Wilson also deplores radicals during one part of his introduction when he says that the idea that we shape much of our reality through perception would be offensive to "radicals" as it would seemingly imply that "poor people" could think themselves out of poverty instead of needing government assistance. Perhaps this is the lapsed libertarian or ever-present socialist tendencies in me but I rolled my eyes at this barb. Perhaps it is simply the tribalistic inability to take criticism of your impressions seriously, but my experience working with lower socioeconomic families does indicate that government assistance is necessary to help people move out of poverty. Indeed, a large part of that upwards momentum is due to attitude change and setting higher goals, but for those parts to be in place, basic needs must be met. In the words of Bertolt Brecht:
You gentlemen who think you have a mission
To purge us of the seven deadly sins
Should first sort out the basic food position
Then start your preaching, that's where it begins
You lot who preach restraint and watch your waist as well
Should learn, for once, the way the world is run
However much you twist or whatever lies that you tell
Food is the first thing, morals follow on
So first make sure that those who are now starving
Get proper helpings when we all start carving
Not that Wilson was ever a "pull yourself up by the bootstraps” type of guy- he writes very bitterly about the necessity of social safety nets and those who would deny those systems in Cosmic Trigger. Nor was he ever the type of moralist that Brecht targeted in this song, and it is very necessary for those stuck in “the cycle” to disabuse notions of learned helplessness, but in this case, I believe the radicals would be right to be annoyed.
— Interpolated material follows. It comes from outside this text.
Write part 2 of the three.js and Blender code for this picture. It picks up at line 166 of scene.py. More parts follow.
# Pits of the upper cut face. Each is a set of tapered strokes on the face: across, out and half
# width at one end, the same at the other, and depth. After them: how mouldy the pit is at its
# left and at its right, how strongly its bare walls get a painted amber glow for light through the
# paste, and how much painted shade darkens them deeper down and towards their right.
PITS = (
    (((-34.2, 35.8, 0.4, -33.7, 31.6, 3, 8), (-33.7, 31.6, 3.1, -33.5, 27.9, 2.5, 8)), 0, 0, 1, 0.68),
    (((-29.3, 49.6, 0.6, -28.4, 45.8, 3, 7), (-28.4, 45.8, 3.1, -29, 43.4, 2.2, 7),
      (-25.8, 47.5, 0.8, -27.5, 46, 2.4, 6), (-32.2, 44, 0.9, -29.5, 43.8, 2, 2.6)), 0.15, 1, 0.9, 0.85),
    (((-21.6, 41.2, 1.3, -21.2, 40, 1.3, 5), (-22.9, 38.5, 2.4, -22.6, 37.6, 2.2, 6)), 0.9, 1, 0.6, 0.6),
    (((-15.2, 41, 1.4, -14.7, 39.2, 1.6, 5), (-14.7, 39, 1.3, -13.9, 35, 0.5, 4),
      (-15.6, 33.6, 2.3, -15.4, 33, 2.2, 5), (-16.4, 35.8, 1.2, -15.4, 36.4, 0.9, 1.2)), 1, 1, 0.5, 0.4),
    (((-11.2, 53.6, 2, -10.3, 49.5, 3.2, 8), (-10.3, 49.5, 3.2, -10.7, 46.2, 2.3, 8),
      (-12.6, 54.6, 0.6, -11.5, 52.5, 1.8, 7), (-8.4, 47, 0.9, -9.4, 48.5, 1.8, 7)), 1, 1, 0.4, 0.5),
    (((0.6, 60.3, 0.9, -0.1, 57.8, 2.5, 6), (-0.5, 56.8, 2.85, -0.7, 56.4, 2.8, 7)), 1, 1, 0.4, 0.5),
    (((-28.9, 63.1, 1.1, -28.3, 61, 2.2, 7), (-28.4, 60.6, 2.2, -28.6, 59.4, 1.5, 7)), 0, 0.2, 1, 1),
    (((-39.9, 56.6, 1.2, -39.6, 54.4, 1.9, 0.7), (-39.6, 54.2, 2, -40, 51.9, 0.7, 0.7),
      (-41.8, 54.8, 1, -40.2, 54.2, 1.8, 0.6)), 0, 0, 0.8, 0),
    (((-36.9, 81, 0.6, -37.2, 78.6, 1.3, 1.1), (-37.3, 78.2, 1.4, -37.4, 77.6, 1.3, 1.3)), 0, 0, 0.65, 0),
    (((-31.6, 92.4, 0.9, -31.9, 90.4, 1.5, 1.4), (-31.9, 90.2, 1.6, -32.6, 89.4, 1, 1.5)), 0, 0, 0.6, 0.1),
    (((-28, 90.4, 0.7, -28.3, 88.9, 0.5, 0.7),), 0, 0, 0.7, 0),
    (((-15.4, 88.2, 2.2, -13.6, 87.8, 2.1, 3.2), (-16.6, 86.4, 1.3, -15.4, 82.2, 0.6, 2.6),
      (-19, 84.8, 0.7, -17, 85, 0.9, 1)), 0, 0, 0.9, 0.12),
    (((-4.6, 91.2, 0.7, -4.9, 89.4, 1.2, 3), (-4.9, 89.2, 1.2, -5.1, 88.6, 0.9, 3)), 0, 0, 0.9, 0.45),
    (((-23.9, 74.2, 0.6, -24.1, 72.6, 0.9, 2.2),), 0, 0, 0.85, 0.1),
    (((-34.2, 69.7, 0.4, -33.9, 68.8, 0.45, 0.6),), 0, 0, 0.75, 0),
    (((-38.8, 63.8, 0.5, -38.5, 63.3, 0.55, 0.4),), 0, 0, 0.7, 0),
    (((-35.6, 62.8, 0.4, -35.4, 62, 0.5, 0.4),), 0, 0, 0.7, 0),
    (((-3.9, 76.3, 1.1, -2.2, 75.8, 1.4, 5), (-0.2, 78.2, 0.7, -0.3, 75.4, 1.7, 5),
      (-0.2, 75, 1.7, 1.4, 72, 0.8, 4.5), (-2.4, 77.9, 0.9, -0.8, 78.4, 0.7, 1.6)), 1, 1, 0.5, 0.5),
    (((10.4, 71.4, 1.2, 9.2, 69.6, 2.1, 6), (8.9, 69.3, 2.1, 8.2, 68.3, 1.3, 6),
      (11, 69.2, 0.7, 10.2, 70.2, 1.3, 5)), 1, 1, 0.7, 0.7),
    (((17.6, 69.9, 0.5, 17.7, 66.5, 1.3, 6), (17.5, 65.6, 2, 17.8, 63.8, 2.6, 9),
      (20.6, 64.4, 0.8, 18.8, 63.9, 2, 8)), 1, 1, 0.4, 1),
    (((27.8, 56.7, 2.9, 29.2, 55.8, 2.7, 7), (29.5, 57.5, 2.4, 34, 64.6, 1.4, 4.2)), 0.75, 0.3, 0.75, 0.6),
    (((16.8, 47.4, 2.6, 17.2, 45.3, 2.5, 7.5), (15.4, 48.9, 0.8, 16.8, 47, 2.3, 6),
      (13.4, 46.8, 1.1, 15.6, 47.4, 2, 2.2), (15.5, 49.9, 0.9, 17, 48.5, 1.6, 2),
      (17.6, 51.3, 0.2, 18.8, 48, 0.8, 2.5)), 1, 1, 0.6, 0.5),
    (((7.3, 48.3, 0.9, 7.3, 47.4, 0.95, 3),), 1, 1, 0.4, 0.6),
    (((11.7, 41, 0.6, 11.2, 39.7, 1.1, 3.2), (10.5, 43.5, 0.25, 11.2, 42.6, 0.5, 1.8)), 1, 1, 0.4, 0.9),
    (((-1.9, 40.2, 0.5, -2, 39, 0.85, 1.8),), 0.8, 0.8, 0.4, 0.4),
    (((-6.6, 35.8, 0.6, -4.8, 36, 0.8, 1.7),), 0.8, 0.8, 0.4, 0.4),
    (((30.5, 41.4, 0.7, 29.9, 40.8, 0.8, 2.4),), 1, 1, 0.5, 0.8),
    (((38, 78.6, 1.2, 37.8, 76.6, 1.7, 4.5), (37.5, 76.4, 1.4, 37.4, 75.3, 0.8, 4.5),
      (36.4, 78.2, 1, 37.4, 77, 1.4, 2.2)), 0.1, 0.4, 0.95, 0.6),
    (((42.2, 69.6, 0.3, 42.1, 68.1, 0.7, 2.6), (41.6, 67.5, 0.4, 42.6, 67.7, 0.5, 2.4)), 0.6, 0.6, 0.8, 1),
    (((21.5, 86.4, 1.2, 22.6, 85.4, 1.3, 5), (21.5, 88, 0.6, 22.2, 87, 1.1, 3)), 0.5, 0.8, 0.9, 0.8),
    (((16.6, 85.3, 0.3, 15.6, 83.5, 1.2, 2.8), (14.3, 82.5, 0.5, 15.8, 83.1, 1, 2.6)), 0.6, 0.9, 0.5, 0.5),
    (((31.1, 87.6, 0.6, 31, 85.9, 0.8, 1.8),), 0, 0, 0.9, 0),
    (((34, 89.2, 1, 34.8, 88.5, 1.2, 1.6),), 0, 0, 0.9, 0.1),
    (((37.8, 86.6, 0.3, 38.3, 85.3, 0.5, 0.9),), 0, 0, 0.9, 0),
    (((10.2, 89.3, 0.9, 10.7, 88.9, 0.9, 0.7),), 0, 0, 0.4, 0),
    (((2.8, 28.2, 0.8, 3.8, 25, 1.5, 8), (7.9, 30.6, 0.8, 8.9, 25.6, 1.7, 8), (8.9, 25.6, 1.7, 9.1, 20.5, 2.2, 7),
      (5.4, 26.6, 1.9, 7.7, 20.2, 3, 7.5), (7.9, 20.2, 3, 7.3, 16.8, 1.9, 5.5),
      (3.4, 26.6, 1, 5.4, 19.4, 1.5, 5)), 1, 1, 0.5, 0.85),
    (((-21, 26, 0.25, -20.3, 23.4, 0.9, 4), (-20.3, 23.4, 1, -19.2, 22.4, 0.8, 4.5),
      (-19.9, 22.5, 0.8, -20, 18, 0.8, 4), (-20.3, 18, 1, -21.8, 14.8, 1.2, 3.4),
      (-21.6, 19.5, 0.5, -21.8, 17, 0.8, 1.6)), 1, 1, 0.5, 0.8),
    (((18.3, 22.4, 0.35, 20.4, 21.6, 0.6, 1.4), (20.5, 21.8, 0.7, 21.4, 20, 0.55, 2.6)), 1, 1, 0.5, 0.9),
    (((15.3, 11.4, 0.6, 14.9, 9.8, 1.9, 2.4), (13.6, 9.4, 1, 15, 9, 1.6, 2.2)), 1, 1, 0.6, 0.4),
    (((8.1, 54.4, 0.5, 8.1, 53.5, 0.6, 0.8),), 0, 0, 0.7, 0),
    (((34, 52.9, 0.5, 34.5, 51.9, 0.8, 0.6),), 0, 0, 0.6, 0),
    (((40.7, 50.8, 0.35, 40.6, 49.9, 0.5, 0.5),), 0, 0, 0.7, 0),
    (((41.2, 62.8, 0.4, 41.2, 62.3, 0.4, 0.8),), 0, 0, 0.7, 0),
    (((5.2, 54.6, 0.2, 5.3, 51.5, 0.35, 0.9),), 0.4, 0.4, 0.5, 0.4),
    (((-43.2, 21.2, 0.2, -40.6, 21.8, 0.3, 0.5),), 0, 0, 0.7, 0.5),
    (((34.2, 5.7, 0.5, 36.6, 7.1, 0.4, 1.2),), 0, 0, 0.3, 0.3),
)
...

Besides, the notion of “learned helplessness” only being applied to the poor is also ridiculous. The amount of learned helplessness in all levels of our society is astounding. Remember, in The Time Machine by perspicacious and farsighted Wells, that the Eloi with the withered arms are the descendants of the posh.
Furthermore, poor 1972 RAW, now robbed of his radicalism, is subject to silent editing by Wilson, as is 87’s Wilson, which leads to a couple bits of anachronism. In his 1987 Preface, Wilson notes that Ken Starr’s career is a perfect illustration of Menken’s definition of “puritanism.” While Starr had been a federal judge and Bush the Elder’s Solicitor General, I could find little about his career during those years. In my ignorance, Wilson must then be referencing the Starr Report, which left that barmy Christian bitch’s dubious mark on history. Starr is a particularly odious man who defended rich ephebophile Jeffrey Epstein, as well as Trump during 45’s first impeachment. This was after Trump had described the man as “a lunatic,” “terrible” and “a disaster” back when he was friends with the Clintons in the late-nineties. I wish I had Trump’s ability to make allies out of people I had previously disparaged. Capping off Starr’s litany of skeeviness is his shameful resignation from Baylor where he seems to have covered up sexual assault. A good, Christian man indeed.
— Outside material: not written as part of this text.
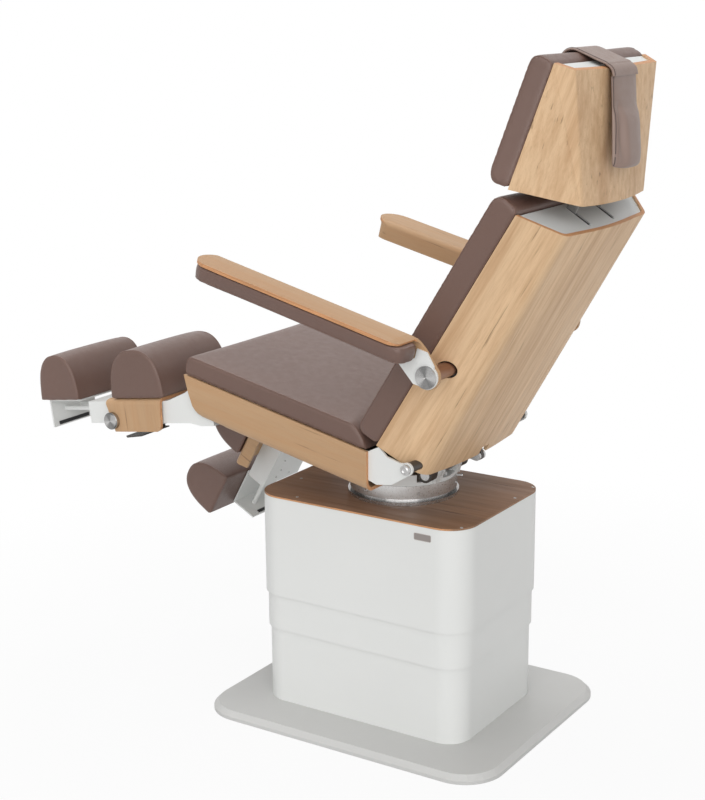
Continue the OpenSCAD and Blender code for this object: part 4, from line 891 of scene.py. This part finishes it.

The second anachronism can be found in the Introduction where Wilson cites “our current President” as an example of behavioral evidence that men enjoy fellatio. Wilson did love to speculate about the sex lives of world leaders; in Illuminatus! he memorably describes the sexual habits of the leaders of the United States, Soviet Union and China identically as having been impotent with their wives for nearly ten years yet being able to achieve “orgasm in the mouth of a skilled prostitute within 1.5 minutes." While Nixon was certainly the model of the President in Illuminatus!, and the man certainly was a cocksucker, I don’t recall him being as notorious for his enjoyment of oral sex as Bill Clinton, ergo the President Wilson would have been referencing in 2000. These “anachronisms” are trite observations, but I found them interesting.
In each Preface and the Introduction, Wilson encourages his reader to keep an open-enough mind to hear his arguments and try the experiments as well as to have hope for their and the world’s betterment. I am happy to follow the well retrodden footsteps of our staunch opponent of entropy. Perhaps there are more things in heaven and earth after all.